▶ Aim
Exactly repeat the lines starting at the one that holds "clear_scene()" and ending at the one that holds "obj.matrix_world = world". Both end lines count; leave out everything else.
[Begin Data segment]
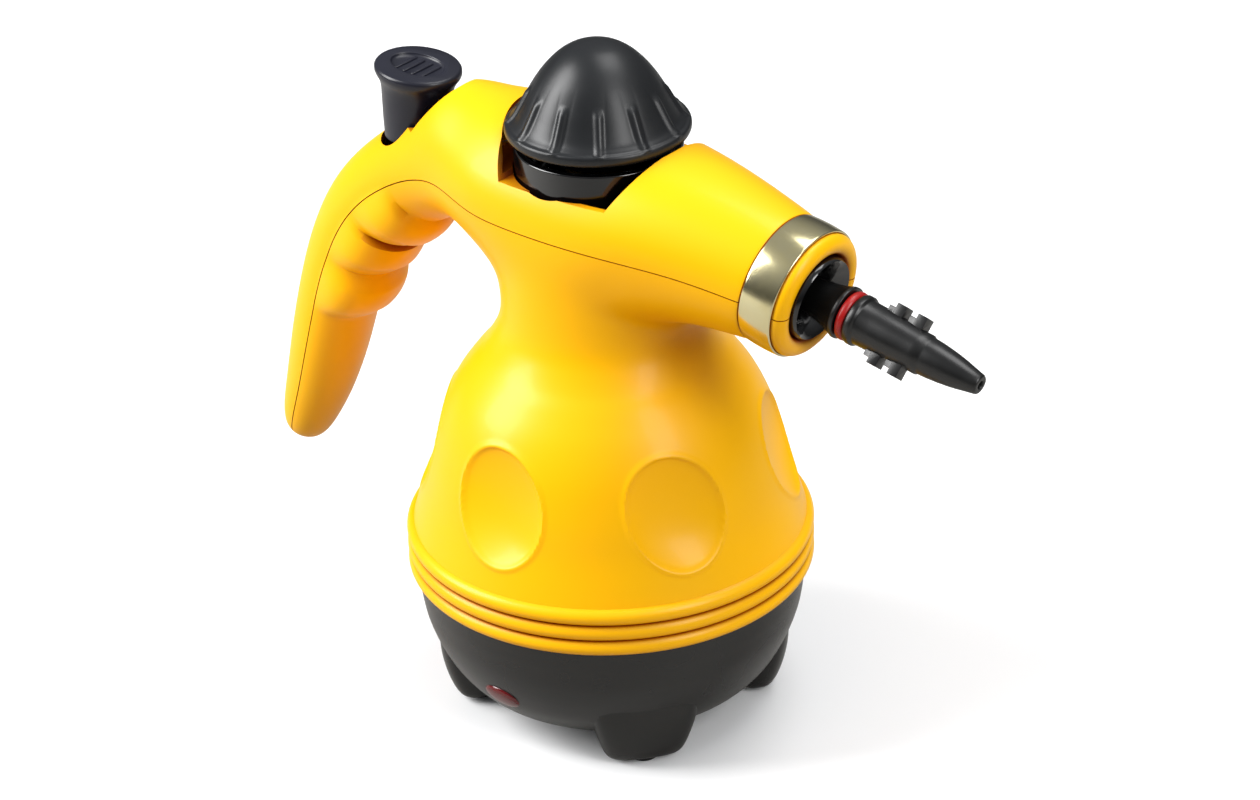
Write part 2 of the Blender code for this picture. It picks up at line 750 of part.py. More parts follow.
def relief_valve():
    """Over-pressure valve on the boiler's cover: a sprung poppet in a brass tube."""
    x = AXIS_X + 20
    outer = [(3.7, 157), (5.6, 157), (5.6, 139), (7, 138.5), (7, 134.4)]
    body = [*outer, (2.0, 134.4), (2.0, 137.5), (3.7, 137.5)]
    place(turned("relief_valve_body", body, "brass", steps=18, ring=True), (x, 0, 0))
    poppet = [(0, 145.5), (1.4, 145.5), (1.4, 141.3), (3.2, 141.0), (3.2, 138.0), (0, 138.0)]
    place(turned("relief_poppet", poppet, "brass", steps=16), (x, 0, 0))
    wire("relief_spring", helix((x, 0), 2.5, 141.9, 153.0, 4), 0.45, "spring_steel")
    cap = [(1.0, 158.6), (5.6, 158.6), (5.6, 157.3), (3.4, 157.3), (3.4, 153.8), (1.0, 153.8)]
    place(turned("relief_cap", cap, "brass", steps=16, ring=True), (x, 0, 0))


# --- steam valve and button --------------------------------------------------------------------


def steam_valve():
    outer = [(5.6, 166), (7.4, 166), (7.4, 139), (8.6, 138.6), (8.6, 134.4)]
    body = [*outer, (2.2, 134.4), (2.2, 140), (5.6, 141)]
    body = place(turned("valve_body", body, "brass", steps=16, ring=True), (VALVE_X, 0, 0))
    port = place(cylinder("valve_port", 2.6, 0, 14, steps=10), (VALVE_X, 0, 146), (-math.pi / 2, 0, 0))
    cut(body, port)
    cap = [(2.5, 170.4), (7.4, 170.4), (7.4, 166.4), (5.2, 166.4), (5.2, 165), (2.5, 165)]
    place(turned("valve_cap", cap, "brass", steps=16, ring=True), (VALVE_X, 0, 0))
    top = LEVER_Z + LEVER_THICKNESS / 2 + 1.2
    plunger = [
        (0, top + 1.8),
        (5.0, top + 1.8),
        (5.0, top),
        (1.9, top - 0.2),
        (1.9, 151.5),
        (4.6, 151.0),
        (4.6, 149.0),
        (1.9, 148.5),
        (1.9, 144.5),
        (0, 144.5),
    ]
    place(turned("valve_plunger", plunger, "steel", steps=10), (VALVE_X, 0, 0))
    seal = [(0, 144.2), (4.2, 144.2), (4.6, 143.6), (4.6, 141.9), (0, 141.9)]
    place(turned("valve_seal", seal, "silicone", steps=10), (VALVE_X, 0, 0))
    wire("valve_spring", helix((VALVE_X, 0), 3.6, 152.2, 164.0, 4), 0.55, "spring_steel")


def lever():
    """The rocker that lifts the plunger when the button goes down, on its pin and bracket."""
    back, front = BUTTON_X - 4.5, VALVE_X + 3.5
    size, middle = (front - back, 8.6, LEVER_THICKNESS), (front + back) / 2
    bar = box("valve_lever", size, (middle - PIVOT_X, 0, 0), "steel", bevel=0.4)
    mesh = bar.data
    mesh.transform(Matrix.Translation(bar.location))
    place(bar, (PIVOT_X, 0, LEVER_Z))
    hub = place(cylinder("lever_hub", 3.6, -5.3, 5.3, steps=10), (PIVOT_X, 0, LEVER_Z), (math.pi / 2, 0, 0))
    join(bar, hub)
    slot = box("fork_slot", (14, 4.8, 8), (VALVE_X + 3.5, 0, LEVER_Z))
    bore = place(cylinder("lever_bore", 2.0, -9, 9, steps=10), (PIVOT_X, 0, LEVER_Z), (math.pi / 2, 0, 0))
    cut(bar, slot, bore)
    pin = cylinder("lever_pin", 1.7, -8.6, 8.6, "steel", steps=10)
    place(pin, (PIVOT_X, 0, LEVER_Z), (math.pi / 2, 0, 0))
    bracket = box("lever_bracket", (10, 15.2, 11.4), (PIVOT_X, 0, 176.3), "steel")
    inside = box("bracket_inside", (14, 11.6, 11.4), (PIVOT_X, 0, 177.9))
    pin_hole = cylinder("bracket_bore", 2.0, -12, 12, steps=10)
    place(pin_hole, (PIVOT_X, 0, LEVER_Z), (math.pi / 2, 0, 0))
    cut(bracket, inside, pin_hole)


def steam_button():
    """The flared oval button on the handle, its guide and its spring."""
    sections = [
        (186.6 + BUTTON_TRAVEL, 11.2, 10.6, 0.0),
        (199.0, 11.4, 10.8, 0.0),
        (206.0, 11.9, 11.2, 0.3),
        (211.5, 13.4, 12.4, 0.8),
        (214.2, 15.0, 13.8, 1.2),
        (216.2, 15.4, 14.2, 1.2),
        (217.6, 14.8, 13.6, 1.2),
    ]
    rings = []
    for height, half_x, half_y, forward in sections:
        lean = 0.09 if height > 210 else 0
        ring = []
        for k in range(20):
            angle = 2 * math.pi * k / 20
            x = half_x * math.cos(angle)
            ring.append((BUTTON_X + forward + x, half_y * math.sin(angle), height - lean * x))
        rings.append(ring)
    button = loft("steam_button", rings, "button_grey")
    pad_profile = [(0, 222), (11.5, 222), (8.5, 216.6), (0, 216.2)]
    pad = place(turned("thumb_pad", pad_profile, steps=20), (BUTTON_X + 1.2, 0, 0))
    hollow = place(cylinder("button_hollow", 9.2, 180, 211, steps=18), (BUTTON_X, 0, 0))
    stem_low = LEVER_Z + LEVER_THICKNESS / 2 + 1.0
    stem = place(cylinder("button_stem", 2.8, stem_low, 213, steps=10), (BUTTON_X, 0, 0))
    cut(button, pad, hollow)
    join(button, stem)
    guide = [(12.0, 193), (13.2, 193), (13.2, GUIDE_FLOOR), (3.6, GUIDE_FLOOR), (3.6, GUIDE_FLOOR + 1.4)]
    guide.append((12.0, GUIDE_FLOOR + 1.4))
    place(turned("button_guide", guide, "white_nylon", steps=20, ring=True), (BUTTON_X, 0, 0))
    wire("button_spring", helix((BUTTON_X, 0), 6.4, GUIDE_FLOOR + 2.5, 209.9, 4), 0.6, "spring_steel")


def steam_pipe():
    """Silicone-lined steel pipe from the valve's port past the filler to the nozzle's root."""
    back = -13.2
    end = (
        SNOUT_ORIGIN[0] + back * math.cos(SNOUT_TILT),
        0,
        SNOUT_ORIGIN[1] - back * math.sin(SNOUT_TILT),
    )
    before = (end[0] - 9 * math.cos(SNOUT_TILT), 0, end[2] + 9 * math.sin(SNOUT_TILT))
    knots = [(VALVE_X, 9.6, 146), (VALVE_X + 2, 16, 147), (AXIS_X, 21, 154), (AXIS_X + 22, 17, 168)]
    knots += [(AXIS_X + 40, 6, 180), before, end]
    wire("steam_pipe", smooth_route(knots, per_span=4), 2.4, "silicone")


# --- safety cap --------------------------------------------------------------------------------


def cap_outline():
    return [
        (0, CAP_TOP_Z),
        (6.5, CAP_TOP_Z - 0.3),
        (12.0, CAP_TOP_Z - 1.9),
        (17.0, CAP_TOP_Z - 5.2),
        (21.5, CAP_TOP_Z - 10.2),
        (25.2, CAP_TOP_Z - 16.2),
        (27.8, CAP_TOP_Z - 23.0),
        (29.4, CAP_RIM_Z + 5.4),
        (CAP_RADIUS, CAP_RIM_Z + 3.4),
        (CAP_RADIUS, CAP_RIM_Z + 1.2),
        (CAP_RADIUS - 0.8, CAP_RIM_Z),
    ]


def safety_cap():
    """Dome pressed down against a spring before it turns the threaded plug."""
    inner = [
        (27.4, CAP_RIM_Z),
        (26.6, CAP_RIM_Z + 8),
        (22.5, CAP_TOP_Z - 17),
        (17.0, CAP_TOP_Z - 11),
        (12.6, CAP_TOP_Z - 8.5),
        (12.6, 222.4),
        (7.2, 222.4),
        (7.2, 218),
        (2.3, 218),
        (2.3, CAP_TOP_Z - 8),
        (0, CAP_TOP_Z - 8),
    ]
    place(turned("cap_dome", [*cap_outline(), *inner], "charcoal_cap", steps=28), (AXIS_X, 0, 0))
    low = PLUG_FLANGE_Z
    plug = [
        (2.3, low + 7),
        (7.6, low + 7),
        (7.6, low + 3.4),
        (19, low + 3.4),
        (19, low),
        (7.6, low - 0.2),
        (7.6, 187),
        (4.4, 186),
        (4.4, 205.5),
        (2.3, 205.5),
    ]
    place(turned("cap_plug", plug, "black_gloss", steps=20, ring=True), (AXIS_X, 0, 0))
    gasket = tube("cap_gasket", 11.6, 8.4, FILLER_TOP + 0.3, low - 0.5, "silicone", steps=18)
    place(gasket, (AXIS_X, 0, 0))
    washer = tube("cap_thrust_washer", 13.4, 8.0, low + 3.7, low + 4.5, "white_nylon", steps=18)
    place(washer, (AXIS_X, 0, 0))
    spring_low, spring_high = low + 5.5, 221.4
    coils = helix((AXIS_X, 0), 9.9, spring_low, spring_high, 3, per_turn=8)
    wire("cap_spring", coils, 0.65, "spring_steel")
    shank = [(0, CAP_TOP_Z - 10), (2.0, CAP_TOP_Z - 10), (2.0, 205.2)]
    screw = [*shank, (3.8, 205.2), (3.8, 202.2), (0, 202.2)]
    place(turned("cap_screw", screw, "steel", steps=16), (AXIS_X, 0, 0))


# --- wiring ------------------------------------------------------------------------------------


def wiring():
    box("terminal_block", (16, 24, 12), (AXIS_X - 36, 0, 24), "white_nylon", bevel=0.8)
    live = [(-50, 6, 30), (-44, 8, 42), (-22, 14, 50), (-6, 18.0, 54), (-6, 18.0, 61.6)]
    wire("lead_live", smooth_route(live, per_span=3), 1.1, "lead_brown")
    neutral = [(-50, -6, 30), (-40, -12, 40), (-16, -10, 46), (-3, -3, 50), (-2, 0, 58)]
    wire("lead_neutral", smooth_route(neutral, per_span=3), 1.1, "lead_blue")


clear_scene()
PARTS = collection("steam_cleaner")
CUTTERS = collection("cutters")
body_shells()
trim_ring()
nozzle_socket()
nozzle()
base()
indicator()
cord_gland()
boiler()
filler()
heater()
relief_valve()
steam_valve()
lever()
steam_button()
steam_pipe()
safety_cap()
wiring()
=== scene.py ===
"""Looks of a hand-held steam cleaner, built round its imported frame.

Lengths in the classes are millimetres and MM turns them into metres. +X points at the nozzle, +Z
up, and the bell turns about the vertical axis through the origin.
"""

import logging
import math
from collections.abc import Callable, Iterable, Sequence
from dataclasses import dataclass, field
from enum import Enum

import bmesh
import bpy
from mathutils import Matrix, Vector


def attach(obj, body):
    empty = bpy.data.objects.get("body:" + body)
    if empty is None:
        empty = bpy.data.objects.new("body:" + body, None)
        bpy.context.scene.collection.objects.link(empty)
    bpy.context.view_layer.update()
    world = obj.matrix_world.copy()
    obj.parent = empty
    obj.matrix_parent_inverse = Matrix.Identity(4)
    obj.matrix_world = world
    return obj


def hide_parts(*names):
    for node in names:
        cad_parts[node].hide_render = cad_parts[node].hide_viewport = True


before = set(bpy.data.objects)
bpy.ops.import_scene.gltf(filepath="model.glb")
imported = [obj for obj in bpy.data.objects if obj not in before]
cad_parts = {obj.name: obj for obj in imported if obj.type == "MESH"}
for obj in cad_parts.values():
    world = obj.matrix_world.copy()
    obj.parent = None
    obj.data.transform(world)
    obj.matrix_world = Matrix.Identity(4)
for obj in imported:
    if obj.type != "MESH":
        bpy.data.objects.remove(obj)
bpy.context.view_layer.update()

MM = 0.001
SHARP = 38.0
Point = tuple[float, float]
Shape = bmesh.types.BMesh
Part = bpy.types.Object
Material = bpy.types.Material
log = logging.getLogger("steam_cleaner")


# --- small helpers ------------------------------------------------------------------------------


def linear(code: str) -> tuple[float, float, float, float]:
    """Turns an sRGB hex colour into the linear values that a shader takes.

    Args:
        code: six hex digits.

    Returns:
        Red, green, blue and an alpha of one.
    """
    channels = [int(code[i : i + 2], 16) / 255 for i in (0, 2, 4)]
    red, green, blue = (c / 12.92 if c <= 0.04045 else ((c + 0.055) / 1.055) ** 2.4 for c in channels)
    return red, green, blue, 1.0


def add_node(tree: bpy.types.NodeTree, kind: str, inputs: dict | None = None, **settings) -> bpy.types.Node:
    """Adds a node with its settings, its constants and its links.

    Args:
        tree: the tree that gets the node.
        kind: the node's type name.
        inputs: value or output socket for each input, by name or number.
        settings: attributes of the node itself.

    Returns:
        The new node.
    """
    node = tree.nodes.new(kind)
    for name, value in settings.items():
        setattr(node, name, value)
    for key, value in (inputs or {}).items():
        if isinstance(value, bpy.types.NodeSocket):
            tree.links.new(value, node.inputs[key])
        else:
            node.inputs[key].default_value = value
    return node


def smoothstep(low: float, high: float, value: float) -> float:
    """A smooth rise from 0 at low to 1 at high."""
    share = min(1.0, max(0.0, (value - low) / (high - low)))
    return share * share * (3 - 2 * share)


def curve_through(points: Sequence[Point], per_span: int = 6) -> list[Point]:
    """Draws a smooth line through points.

    Args:
        points: the points that the line passes.
        per_span: points made for each stretch.

    Returns:
        The finer line, with both ends kept.
    """
    knots = [Vector(p) for p in points]
    ends = [2 * knots[0] - knots[1], *knots, 2 * knots[-1] - knots[-2]]
    line: list[Point] = []
    for a, b, c, d in zip(ends, ends[1:], ends[2:], ends[3:]):
        for i in range(per_span):
            t = i / per_span
            square = 2 * a - 5 * b + 4 * c - d
            cube = 3 * b - a - 3 * c + d
            spot = 0.5 * (2 * b + (c - a) * t + square * t * t + cube * t**3)
            line.append((spot[0], spot[1]))
    return [*line, (knots[-1][0], knots[-1][1])]


def height_lookup(points: Sequence[Point]) -> Callable[[float], float]:
    """Makes a function that reads a radius off an outline.

    Args:
        points: (radius, height) from top to bottom.

    Returns:
        A function of the height that gives the radius.
    """
    line = sorted((z, r) for r, z in points)

    def radius(height: float) -> float:
        """Reads the radius, held at the ends.

        Args:
            height: the height.

        Returns:
            The radius there.
        """
        if height <= line[0][0]:
            return line[0][1]
        for (low, inner), (high, outer) in zip(line, line[1:]):
            if height <= high:
                return inner + (outer - inner) * (height - low) / max(high - low, 1e-9)
        return line[-1][1]

    return radius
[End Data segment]
▶ In response
clear_scene()
PARTS = collection("steam_cleaner")
CUTTERS = collection("cutters")
body_shells()
trim_ring()
nozzle_socket()
nozzle()
base()
indicator()
cord_gland()
boiler()
filler()
heater()
relief_valve()
steam_valve()
lever()
steam_button()
steam_pipe()
safety_cap()
wiring()
=== scene.py ===
"""Looks of a hand-held steam cleaner, built round its imported frame.

Lengths in the classes are millimetres and MM turns them into metres. +X points at the nozzle, +Z
up, and the bell turns about the vertical axis through the origin.
"""

import logging
import math
from collections.abc import Callable, Iterable, Sequence
from dataclasses import dataclass, field
from enum import Enum

import bmesh
import bpy
from mathutils import Matrix, Vector


def attach(obj, body):
    empty = bpy.data.objects.get("body:" + body)
    if empty is None:
        empty = bpy.data.objects.new("body:" + body, None)
        bpy.context.scene.collection.objects.link(empty)
    bpy.context.view_layer.update()
    world = obj.matrix_world.copy()
    obj.parent = empty
    obj.matrix_parent_inverse = Matrix.Identity(4)
    obj.matrix_world = world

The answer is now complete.